Repeat exactly, please, the lines that begin at the start of the listing and end at the line holding "two-stage valve lift.".

[start of INFORMATION SHOWN]

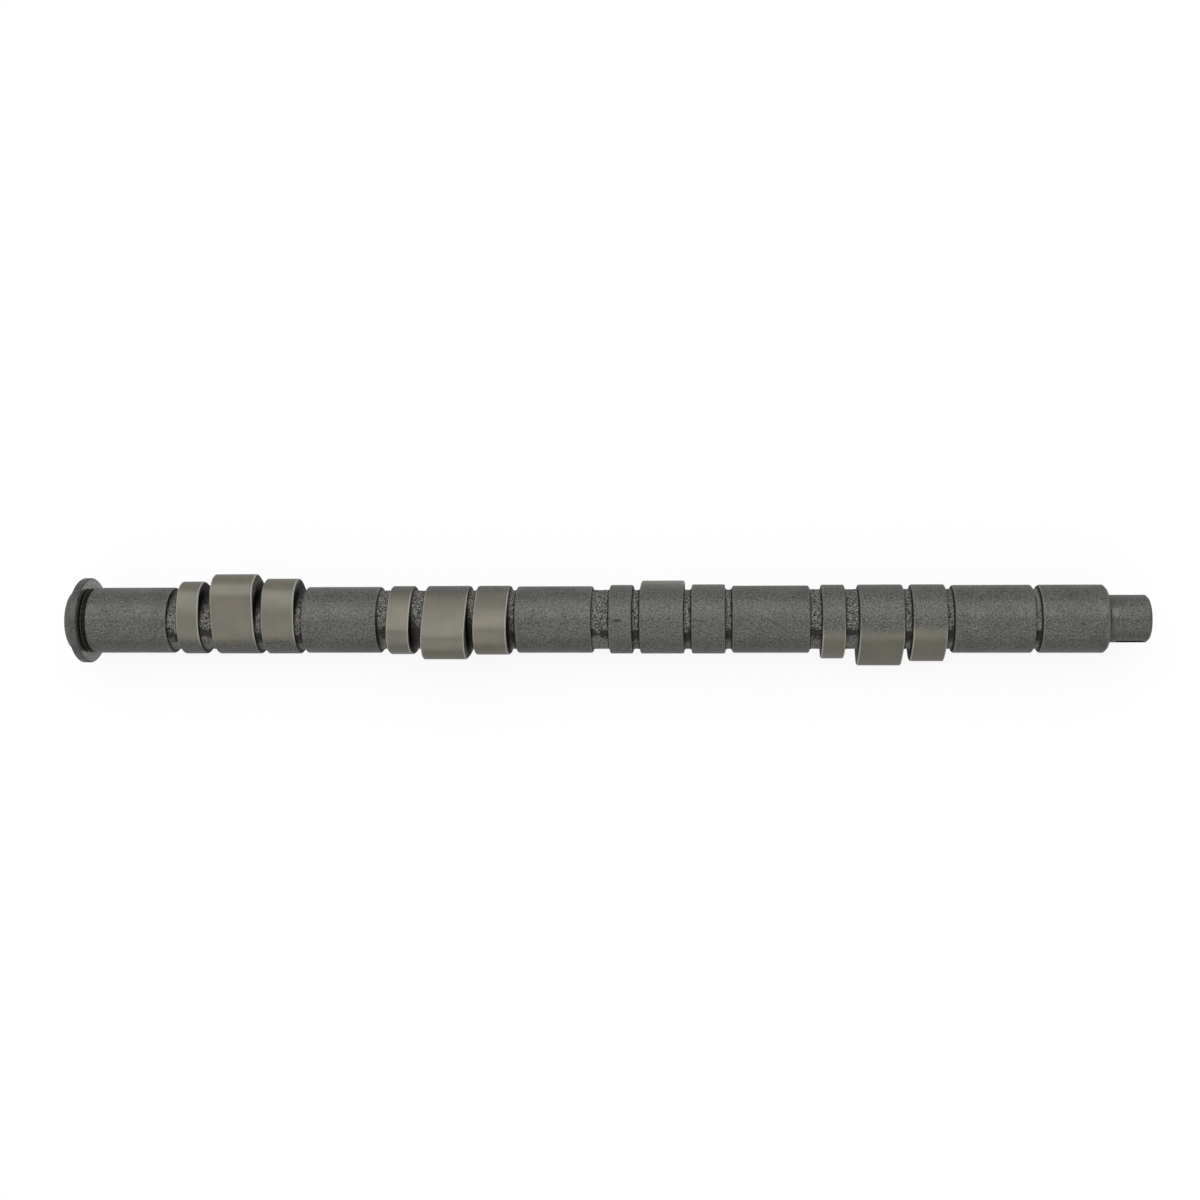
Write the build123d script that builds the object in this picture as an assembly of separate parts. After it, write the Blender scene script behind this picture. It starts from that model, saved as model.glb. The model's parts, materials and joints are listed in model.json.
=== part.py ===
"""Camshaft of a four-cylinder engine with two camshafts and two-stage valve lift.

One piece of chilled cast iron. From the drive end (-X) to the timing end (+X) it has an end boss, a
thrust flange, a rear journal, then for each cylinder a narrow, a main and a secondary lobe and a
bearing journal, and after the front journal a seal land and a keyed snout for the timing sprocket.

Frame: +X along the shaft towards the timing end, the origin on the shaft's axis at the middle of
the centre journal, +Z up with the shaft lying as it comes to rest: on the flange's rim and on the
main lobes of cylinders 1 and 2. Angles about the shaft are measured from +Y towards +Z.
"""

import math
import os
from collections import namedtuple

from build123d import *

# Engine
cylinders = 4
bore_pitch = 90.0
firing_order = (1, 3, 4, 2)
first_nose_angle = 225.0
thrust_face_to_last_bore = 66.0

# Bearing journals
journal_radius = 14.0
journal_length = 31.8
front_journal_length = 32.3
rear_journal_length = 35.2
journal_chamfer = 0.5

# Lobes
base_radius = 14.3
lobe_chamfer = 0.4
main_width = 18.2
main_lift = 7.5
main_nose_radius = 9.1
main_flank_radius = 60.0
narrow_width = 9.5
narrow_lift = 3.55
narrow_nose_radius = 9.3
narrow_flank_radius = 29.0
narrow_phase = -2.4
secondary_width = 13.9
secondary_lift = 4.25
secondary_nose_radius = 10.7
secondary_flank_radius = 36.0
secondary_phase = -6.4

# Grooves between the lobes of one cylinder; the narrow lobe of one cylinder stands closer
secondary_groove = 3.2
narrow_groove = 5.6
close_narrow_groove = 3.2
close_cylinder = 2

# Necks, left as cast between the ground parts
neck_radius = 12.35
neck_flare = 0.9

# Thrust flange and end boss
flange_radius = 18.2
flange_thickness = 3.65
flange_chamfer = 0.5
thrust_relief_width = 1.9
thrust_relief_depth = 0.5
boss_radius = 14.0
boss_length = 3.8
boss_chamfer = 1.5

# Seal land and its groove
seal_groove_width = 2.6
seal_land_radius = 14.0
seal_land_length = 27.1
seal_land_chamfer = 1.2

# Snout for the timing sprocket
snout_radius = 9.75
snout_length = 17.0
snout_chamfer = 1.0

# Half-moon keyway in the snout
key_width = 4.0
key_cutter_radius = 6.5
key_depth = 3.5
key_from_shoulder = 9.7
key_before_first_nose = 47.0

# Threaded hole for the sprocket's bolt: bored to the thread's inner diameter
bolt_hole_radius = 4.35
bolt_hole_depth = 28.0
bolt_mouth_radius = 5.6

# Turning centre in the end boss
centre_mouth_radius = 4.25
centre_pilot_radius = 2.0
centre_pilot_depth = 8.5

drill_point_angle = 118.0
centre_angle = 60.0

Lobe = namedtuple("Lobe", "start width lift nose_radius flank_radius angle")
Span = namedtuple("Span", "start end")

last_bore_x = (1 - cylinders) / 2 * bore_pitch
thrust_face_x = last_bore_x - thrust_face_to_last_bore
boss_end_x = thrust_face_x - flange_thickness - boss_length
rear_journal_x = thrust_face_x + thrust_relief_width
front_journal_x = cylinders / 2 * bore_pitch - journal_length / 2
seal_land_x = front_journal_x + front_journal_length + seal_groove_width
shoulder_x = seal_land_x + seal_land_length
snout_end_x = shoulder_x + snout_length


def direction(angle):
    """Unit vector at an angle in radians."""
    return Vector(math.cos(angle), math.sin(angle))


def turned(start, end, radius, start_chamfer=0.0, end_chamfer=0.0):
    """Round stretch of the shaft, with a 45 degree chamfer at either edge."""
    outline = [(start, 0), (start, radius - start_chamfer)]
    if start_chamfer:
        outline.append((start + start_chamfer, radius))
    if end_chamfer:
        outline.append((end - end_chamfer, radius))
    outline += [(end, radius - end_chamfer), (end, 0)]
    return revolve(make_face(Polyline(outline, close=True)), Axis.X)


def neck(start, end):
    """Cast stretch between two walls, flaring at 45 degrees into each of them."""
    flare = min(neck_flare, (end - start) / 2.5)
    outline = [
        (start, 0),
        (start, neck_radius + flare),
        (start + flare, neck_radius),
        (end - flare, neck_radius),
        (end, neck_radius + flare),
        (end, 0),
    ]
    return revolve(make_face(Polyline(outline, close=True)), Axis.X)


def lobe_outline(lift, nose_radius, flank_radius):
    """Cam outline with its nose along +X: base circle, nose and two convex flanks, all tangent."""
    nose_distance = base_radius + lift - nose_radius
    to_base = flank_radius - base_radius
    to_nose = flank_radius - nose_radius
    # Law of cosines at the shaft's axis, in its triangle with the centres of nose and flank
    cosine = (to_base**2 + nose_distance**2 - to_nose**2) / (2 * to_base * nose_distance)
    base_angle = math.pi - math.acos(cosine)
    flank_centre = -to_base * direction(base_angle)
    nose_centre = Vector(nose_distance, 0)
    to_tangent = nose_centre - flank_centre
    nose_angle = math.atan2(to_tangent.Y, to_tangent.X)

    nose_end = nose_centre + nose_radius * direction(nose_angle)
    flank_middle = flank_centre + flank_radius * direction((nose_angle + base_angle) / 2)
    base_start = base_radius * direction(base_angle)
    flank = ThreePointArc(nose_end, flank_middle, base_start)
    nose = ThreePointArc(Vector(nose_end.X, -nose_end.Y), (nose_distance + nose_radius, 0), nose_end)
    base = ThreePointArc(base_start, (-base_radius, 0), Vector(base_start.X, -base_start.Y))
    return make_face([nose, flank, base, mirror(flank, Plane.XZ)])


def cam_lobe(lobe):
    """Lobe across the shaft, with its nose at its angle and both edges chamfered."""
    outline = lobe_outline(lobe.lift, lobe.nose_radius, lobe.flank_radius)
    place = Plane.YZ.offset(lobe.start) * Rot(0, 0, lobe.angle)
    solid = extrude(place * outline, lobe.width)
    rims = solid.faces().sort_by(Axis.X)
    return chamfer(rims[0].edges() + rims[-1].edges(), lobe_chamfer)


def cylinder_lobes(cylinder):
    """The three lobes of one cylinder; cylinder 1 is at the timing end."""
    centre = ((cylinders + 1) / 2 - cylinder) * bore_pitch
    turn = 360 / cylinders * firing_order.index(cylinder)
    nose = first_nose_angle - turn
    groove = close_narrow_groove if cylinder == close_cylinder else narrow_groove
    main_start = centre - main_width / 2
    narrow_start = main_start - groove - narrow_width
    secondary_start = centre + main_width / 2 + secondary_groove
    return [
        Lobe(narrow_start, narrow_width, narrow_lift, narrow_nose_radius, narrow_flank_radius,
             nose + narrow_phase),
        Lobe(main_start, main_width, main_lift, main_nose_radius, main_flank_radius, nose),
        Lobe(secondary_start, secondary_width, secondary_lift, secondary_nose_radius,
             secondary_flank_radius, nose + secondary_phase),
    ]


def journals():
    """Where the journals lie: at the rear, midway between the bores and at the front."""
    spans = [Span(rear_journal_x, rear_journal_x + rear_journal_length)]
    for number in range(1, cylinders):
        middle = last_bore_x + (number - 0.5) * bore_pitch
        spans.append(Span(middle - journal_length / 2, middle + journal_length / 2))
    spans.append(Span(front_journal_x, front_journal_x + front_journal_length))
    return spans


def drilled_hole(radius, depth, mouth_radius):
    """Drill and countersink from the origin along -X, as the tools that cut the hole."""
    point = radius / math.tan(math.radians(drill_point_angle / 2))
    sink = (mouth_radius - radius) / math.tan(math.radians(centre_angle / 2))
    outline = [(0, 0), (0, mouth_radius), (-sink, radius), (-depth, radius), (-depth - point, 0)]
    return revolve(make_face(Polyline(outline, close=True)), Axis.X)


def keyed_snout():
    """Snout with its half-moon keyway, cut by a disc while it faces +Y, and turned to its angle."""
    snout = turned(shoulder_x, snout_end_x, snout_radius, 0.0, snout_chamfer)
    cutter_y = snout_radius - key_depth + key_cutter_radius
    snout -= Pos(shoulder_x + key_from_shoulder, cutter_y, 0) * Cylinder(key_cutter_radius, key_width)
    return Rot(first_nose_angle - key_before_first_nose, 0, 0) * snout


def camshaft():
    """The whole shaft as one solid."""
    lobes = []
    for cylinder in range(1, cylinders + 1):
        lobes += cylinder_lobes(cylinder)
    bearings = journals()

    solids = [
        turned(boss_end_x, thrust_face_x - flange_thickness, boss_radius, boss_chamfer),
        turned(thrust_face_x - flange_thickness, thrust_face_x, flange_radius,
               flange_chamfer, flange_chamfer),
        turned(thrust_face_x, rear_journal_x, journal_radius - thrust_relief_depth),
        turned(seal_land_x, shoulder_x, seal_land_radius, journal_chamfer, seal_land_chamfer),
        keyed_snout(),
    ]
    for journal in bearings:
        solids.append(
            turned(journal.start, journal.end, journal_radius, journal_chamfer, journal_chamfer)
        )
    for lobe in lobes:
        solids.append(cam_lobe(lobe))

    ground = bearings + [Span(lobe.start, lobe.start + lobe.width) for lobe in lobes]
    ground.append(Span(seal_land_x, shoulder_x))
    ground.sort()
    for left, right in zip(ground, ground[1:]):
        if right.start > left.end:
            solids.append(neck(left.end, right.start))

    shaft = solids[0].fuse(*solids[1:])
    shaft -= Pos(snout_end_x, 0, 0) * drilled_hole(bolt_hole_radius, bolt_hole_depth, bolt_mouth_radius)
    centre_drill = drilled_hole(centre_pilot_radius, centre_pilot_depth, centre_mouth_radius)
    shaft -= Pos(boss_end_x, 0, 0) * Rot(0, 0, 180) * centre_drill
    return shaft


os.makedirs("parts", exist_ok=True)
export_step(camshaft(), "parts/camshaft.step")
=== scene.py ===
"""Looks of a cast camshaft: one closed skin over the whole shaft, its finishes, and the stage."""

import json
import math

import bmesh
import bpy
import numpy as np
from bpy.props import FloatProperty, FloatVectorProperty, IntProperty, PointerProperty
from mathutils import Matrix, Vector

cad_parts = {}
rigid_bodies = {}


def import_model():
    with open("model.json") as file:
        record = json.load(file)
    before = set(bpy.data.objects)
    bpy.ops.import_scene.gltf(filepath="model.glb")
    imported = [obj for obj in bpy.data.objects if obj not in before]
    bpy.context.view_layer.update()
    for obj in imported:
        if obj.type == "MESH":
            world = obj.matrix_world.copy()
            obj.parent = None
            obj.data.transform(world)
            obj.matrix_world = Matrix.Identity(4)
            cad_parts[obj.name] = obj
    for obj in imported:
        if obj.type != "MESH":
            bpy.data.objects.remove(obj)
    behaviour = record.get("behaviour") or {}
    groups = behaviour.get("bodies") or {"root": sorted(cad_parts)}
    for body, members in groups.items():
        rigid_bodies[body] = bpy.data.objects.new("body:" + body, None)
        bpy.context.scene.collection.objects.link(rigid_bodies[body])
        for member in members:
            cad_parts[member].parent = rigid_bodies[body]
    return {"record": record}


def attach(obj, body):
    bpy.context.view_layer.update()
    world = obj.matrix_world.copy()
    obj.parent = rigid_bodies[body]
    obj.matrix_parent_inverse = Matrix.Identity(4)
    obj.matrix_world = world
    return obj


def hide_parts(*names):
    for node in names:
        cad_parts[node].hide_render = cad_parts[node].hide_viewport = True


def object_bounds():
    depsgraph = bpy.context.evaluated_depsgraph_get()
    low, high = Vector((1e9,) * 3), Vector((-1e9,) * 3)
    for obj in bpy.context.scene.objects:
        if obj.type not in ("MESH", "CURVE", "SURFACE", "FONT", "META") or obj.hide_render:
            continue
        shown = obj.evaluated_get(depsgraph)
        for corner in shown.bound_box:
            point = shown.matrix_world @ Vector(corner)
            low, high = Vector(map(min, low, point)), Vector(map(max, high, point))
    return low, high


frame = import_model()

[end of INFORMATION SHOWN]

> [IN RESPONSE]:
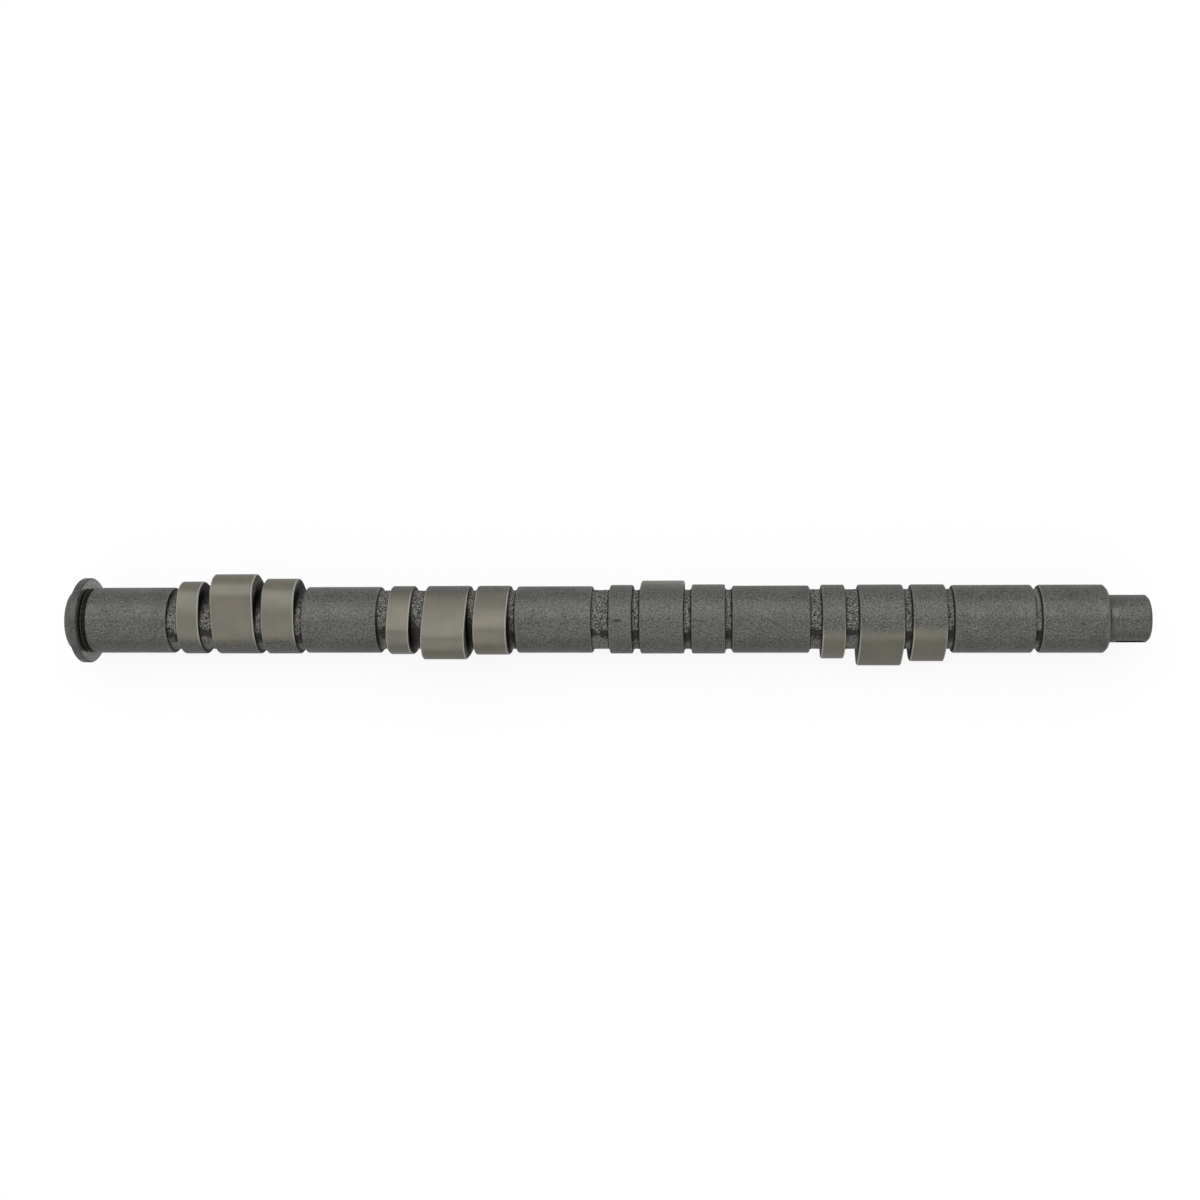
Write the build123d script that builds the object in this picture as an assembly of separate parts. After it, write the Blender scene script behind this picture. It starts from that model, saved as model.glb. The model's parts, materials and joints are listed in model.json.
=== part.py ===
"""Camshaft of a four-cylinder engine with two camshafts and two-stage valve lift.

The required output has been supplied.